Last Updated:Friday - 09/24/2010
July 16, 2007
Latin Mass opens door for reconciliation
Many Catholics may find it unsettling that Pope Benedict has widened the possibility for use of the Latin Tridentine Mass, decades after a sweeping reform of the liturgy that used the vernacular language, encouraged the participation of the faithful and included a major overhaul of the prayers of the Mass. Are we now going backwards?
The short answer is "no." There is no undermining of the authority of the Second Vatican Council or its understanding of the liturgy. The current Roman Missal, published after the council, continues to be the "ordinary" form for the Mass. The 1962 missal is now considered the "extraordinary" form of the Mass.
Canadian Catholics will find little, if anything, changed by the new papal decree. The expanded permission for use of the 1962 missal is aimed at those priests and laity who have a particular attachment to this form and who benefit from it spiritually. Few Canadians are in this category.
In Edmonton, for example, the Mass using the 1962 missal has been celebrated for roughly 15 years and attendance has been far from overwhelming.
So, why bother to increase access to the old liturgy?

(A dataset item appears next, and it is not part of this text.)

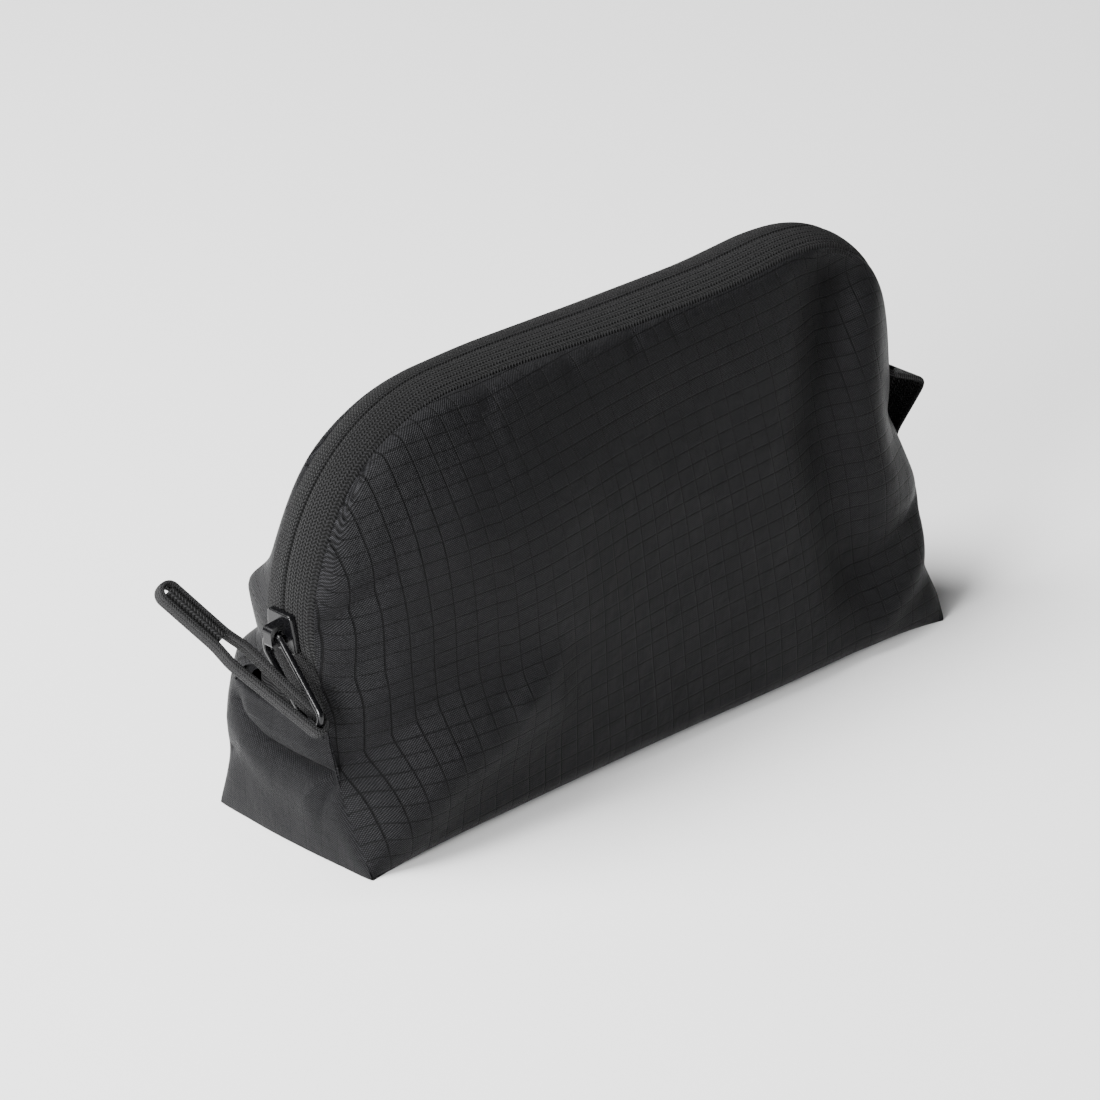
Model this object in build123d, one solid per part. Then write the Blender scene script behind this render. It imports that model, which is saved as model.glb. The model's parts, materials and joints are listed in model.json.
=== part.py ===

The main reason is that Pope Benedict is hoping to convince Catholics estranged from the Church by the reforms of Vatican II that they should to return to full union. In some countries, the numbers are more significant than in Canada. Cardinal Sean O'Malley of Boston notes in his blog for June 29 that in Brazil, an entire diocese of 30,000 people has already been reconciled to the Church.
Pope Benedict did not say this, but it should be said that the disappearance of the Tridentine rite from Catholic life was an over-enthusiastic reaction to the development of the new Roman Missal. It was an injustice to those whose attachment to the older form was not merely emotional, but spiritual.
For hundreds of years, the Tridentine Mass has been a valid celebration of Our Lord's passion, death and resurrection. It brought the saints and the faithful into intimate communion with Jesus Christ.
Pope Benedict's July 7 apostolic letter was the clear recognition of the Tridentine rite - never formally dropped as a permitted form of celebrating the Mass - as a valid form of Eucharistic liturgy. It is a tacit acknowledgement that the disappearance of the old Mass imposed an unwarranted spiritual suffering on those who greatly revered that form of liturgy.
One criticism of the expanded permission for use of the Tridentine liturgy has been that it revives the old prayer in the Good Friday liturgy for "the conversion of the Jews." The prayer called for the Lord to remove "the veil from their hearts."
This prayer is at odds with Vatican II's teaching that God did not take back the gifts he bestowed on the Jewish people, including the establishment of an everlasting covenant.
Yet Pope Benedict says his permission for wider use of the Tridentine rite does not apply to the Paschal Triduum. The old prayer calling for the conversion of the Jews should never be prayed in a Roman Catholic liturgy.
The new permission for expanded use of the old liturgy has garnered significant media attention - attention that will likely be lacking when another event affecting the liturgy occurs. The promulgation of the 2002 General Instruction on the Roman Missal and the new English translation of the liturgy sometime in the next couple of years will change some of the prayers and affect the postures in the most widely used Roman Catholic liturgy.
The Second Vatican Council broadened and deepened the Church's understanding of the liturgy. It led to new rites that express that understanding and that give glory to God. Declaring the 1962 missal to be an extraordinary form of the Mass will not diminish the renewed liturgy.